Cryptocurrency exchange BitMart has officially withdrawn its application for a Virtual Asset Service Provider (VASP) license in Hong Kong. The company’s decision comes amidst the backdrop of increasing scrutiny on crypto platforms seeking to operate in the region. The Hong Kong Securities and Futures Commission (SFC) confirmed that BitMart pulled its application, making it one of several major exchanges to abandon the licensing process in recent months.
Hong Kong has positioned itself as a global crypto hub, aiming to foster a robust regulatory framework for digital asset firms. However, recent regulatory hurdles, including strict liquidity and capital requirements, have proven difficult for many exchanges. BitMart’s withdrawal signals the growing challenges faced by crypto exchanges trying to meet these stringent standards.
Challenges Facing Crypto Exchanges in Hong Kong
Hong Kong’s regulatory environment for crypto exchanges has become significantly stricter, requiring platforms to adhere to robust standards.
The rules mandate that exchanges maintain liquid assets equivalent to at least 12 months of operating expenses, alongside a paid-up share capital of at least 5 million Hong Kong dollars ($641,490). Furthermore, 98% of client assets must remain in cold storage, and transfers are restricted to whitelisted addresses.
These stringent requirements have led to several crypto platforms reconsidering their operations in Hong Kong. Notably, other exchanges like Bybit and OKX withdrew their applications earlier this year, citing similar challenges in meeting the high regulatory demands. These developments reflect the broader regulatory trend in Hong Kong, where crypto firms are required to prove they can handle large-scale operations while ensuring compliance with strict rules.
Hong Kong Aspiration to Be a Crypto Hub Amid Tough Regulations
Despite these regulatory challenges, Hong Kong’s government continues to push forward with its vision to be a leading crypto hub. The Securities and Futures Commission has awarded licenses to several platforms, including PantherTrade, YAX, and Bullish, signaling the government’s commitment to supporting the crypto industry while ensuring that firms operate under strict regulatory frameworks.

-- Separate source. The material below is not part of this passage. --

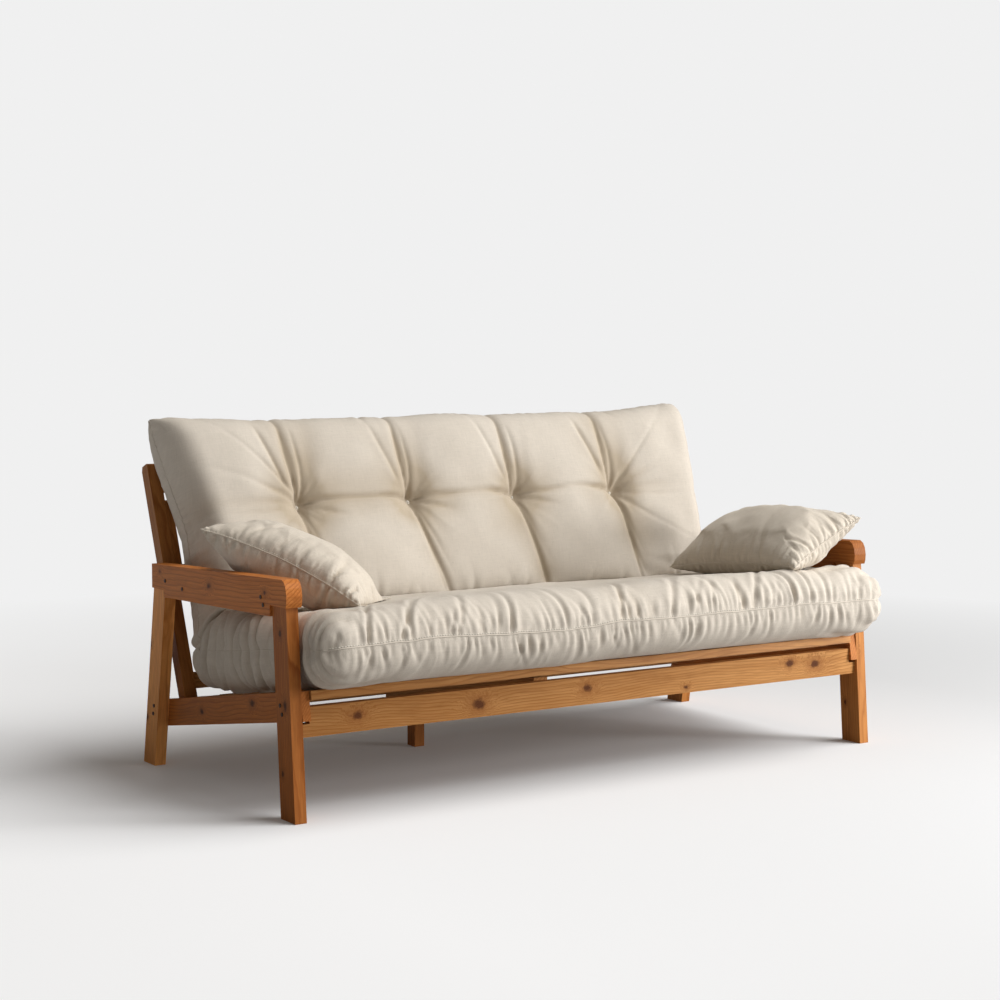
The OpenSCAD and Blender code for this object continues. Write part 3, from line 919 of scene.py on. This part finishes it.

Additionally, Hong Kong has been working on regulations for stablecoin issuers. The Hong Kong Monetary Authority recently finalized its stablecoin framework, ensuring that any issuers comply with rigorous standards. While this is seen as a positive step for building a secure financial ecosystem, the new regulations have also caused some local companies to report losses. This reflects the broader tension between maintaining stringent rules and encouraging growth in the crypto sector.